To add to how quickly the RSE row is spiraling in an anti-parent direction, David Isaac, the Chair of the tax-funded Equality and Human Rights Commission (EHRC), has gone so far as to suggest that head teachers need not consult parents when introducing LGBT elements into their children’s education. He has even criticised the existing DfE guidance for telling schools to follow what the statute actually requires, which is to have due regard to the age of pupils in relation to LGBT teaching.

I would direct Mr Isaac and the staff of the EHRC to Section 80B(3) of the Education Act 2002 and Section 2A(f) of the Education (Independent School Standards) Regulations 2014 where Parliament explicitly made the duty to consult parents a statutory obligation. Sections 80A(2)(b) of the Education Act 2002 and Section 2A(d) Education (Independent School Standards) Regulations 2014 similarly makes having regard to the age and religious background of the pupils a statutory obligation.

The EHCR’s public position that these legal duties, meant to safeguard parental rights and protect the innocence of our nation’s children, be wholly ignored is nothing short of a scandal.

It is time to take a stand

So, parents beware. This is the environment in which RSE is being launched. It is incumbent on concerned parents to know three things: (1) schools MUST consult with you before implementing their RSE policies; (2) whatever schools do decide to teach as part of RSE, it must be age appropriate and it must have due regard for the religious background of the school’s pupils; (3) there is no legal duty to introduce LGBT elements at the primary school level.

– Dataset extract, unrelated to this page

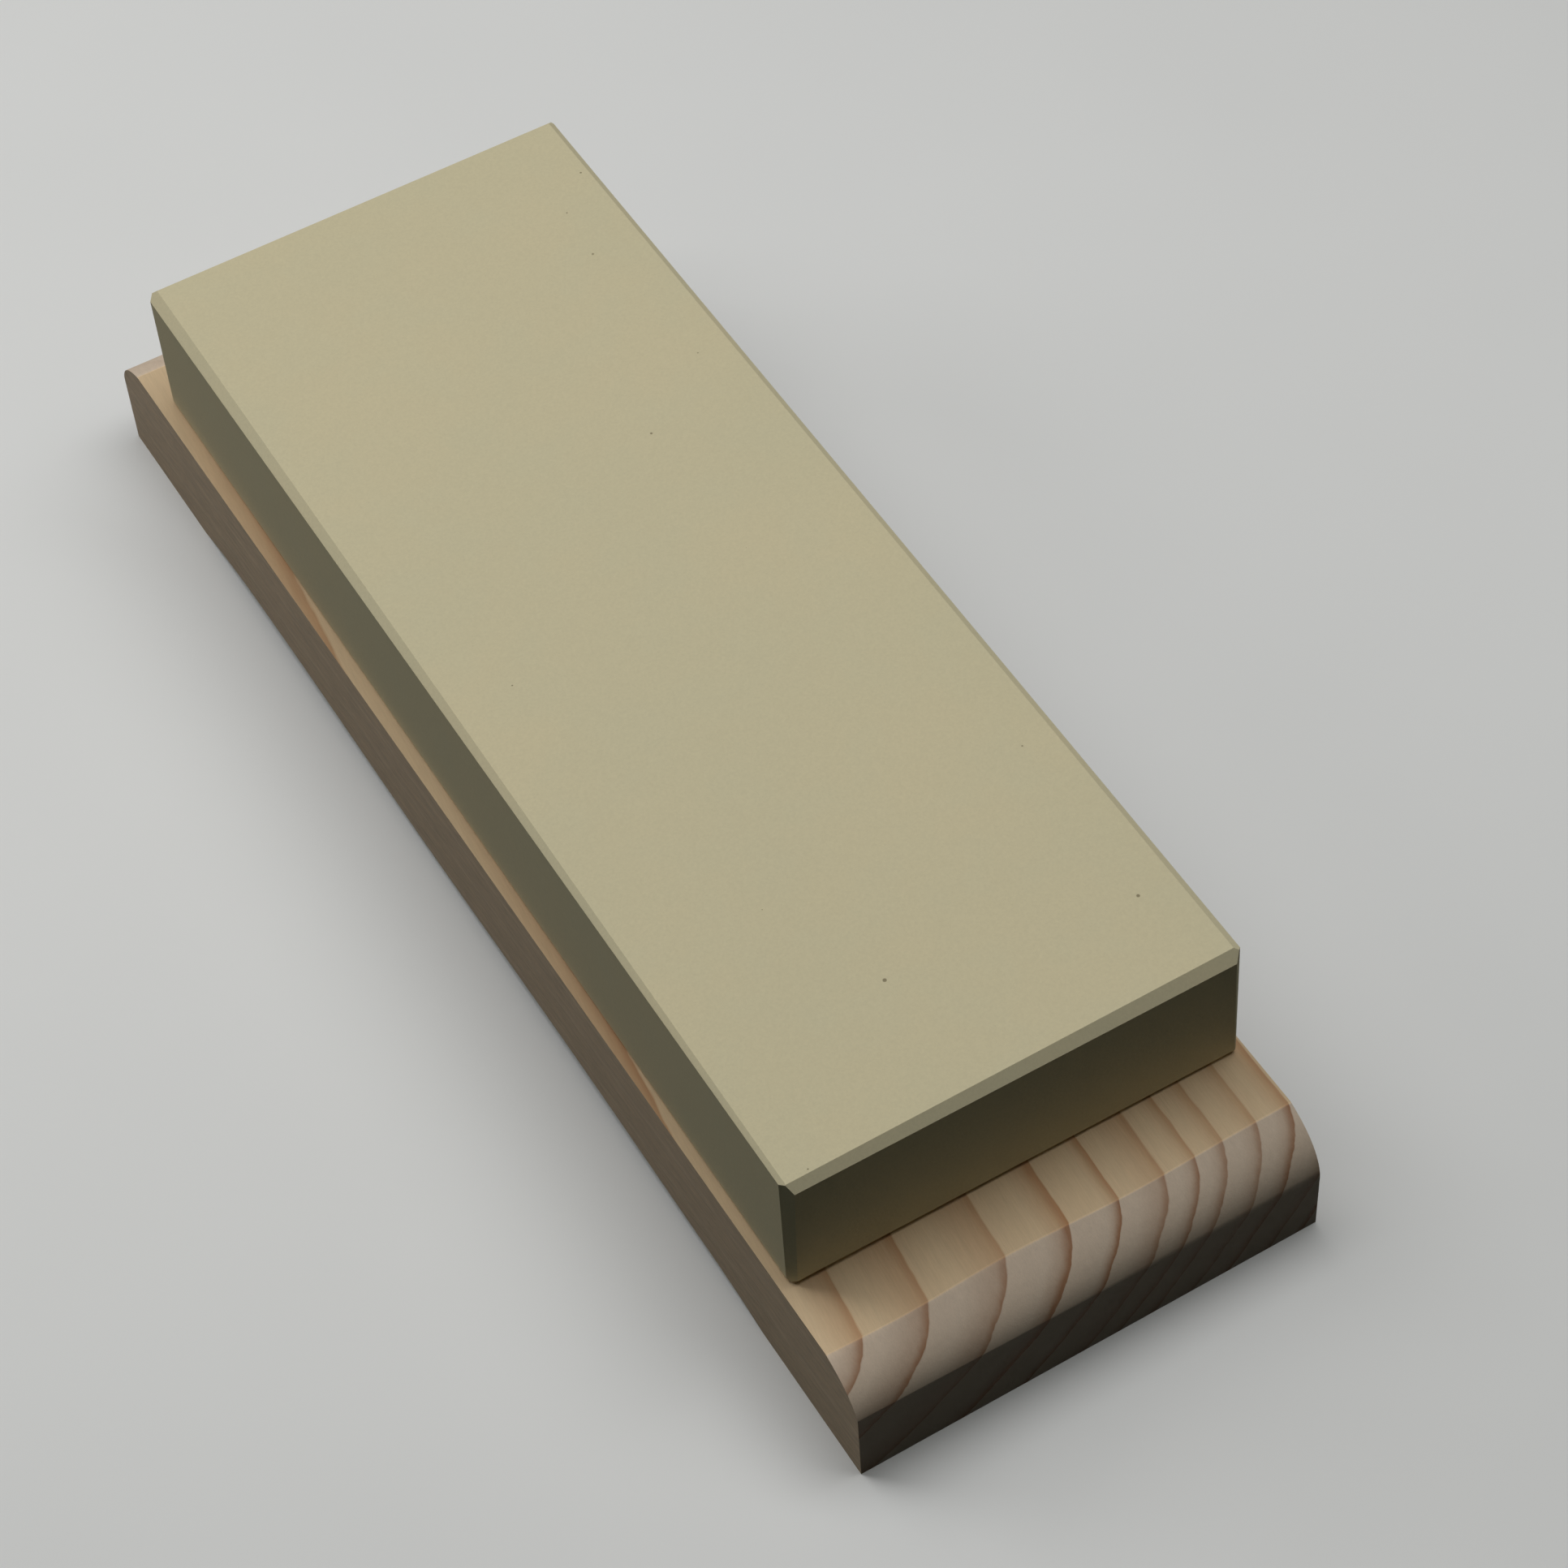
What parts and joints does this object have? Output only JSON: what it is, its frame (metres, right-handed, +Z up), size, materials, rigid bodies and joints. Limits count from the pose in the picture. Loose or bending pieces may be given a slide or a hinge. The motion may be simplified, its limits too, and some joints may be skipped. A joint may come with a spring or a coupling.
{
  "type": "bench whetstone on a wooden base",
  "caption": "Long flat sharpening stone with chamfered edges, bonded on top of a longer wooden base with rounded ends and a relieved underside.",
  "frame": {"origin": "centre of the wooden base's footprint, at the level of its feet", "axes": "+Z up out of the working face, Y along the length with the stone set 3.8 mm closer to the +Y end, X across the width"},
  "size_m": [0.078, 0.24, 0.0466],
  "materials": {
    "stone": "matte",
    "adhesive": "satin",
    "softwood": "matte"
  },
  "bodies": {
    "root": {"stone": "stone", "glue_film": "adhesive", "wooden_base": "softwood"}
  },
  "joints": []
}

I would encourage parents to be active participants in those mandatory school consultations. Understand what RSE entails. And if your child’s school wishes to introduce LGBT elements at the primary level, make them evidence the need to do so and to prove that they are having regard to your faith and the age and vulnerability of your son or daughter. Now is the time to act while school policies around the nation are being developed. If parents fail to act now, they will be setting a precedent for what RSE will be for years to come. There is too much at stake to remain silent.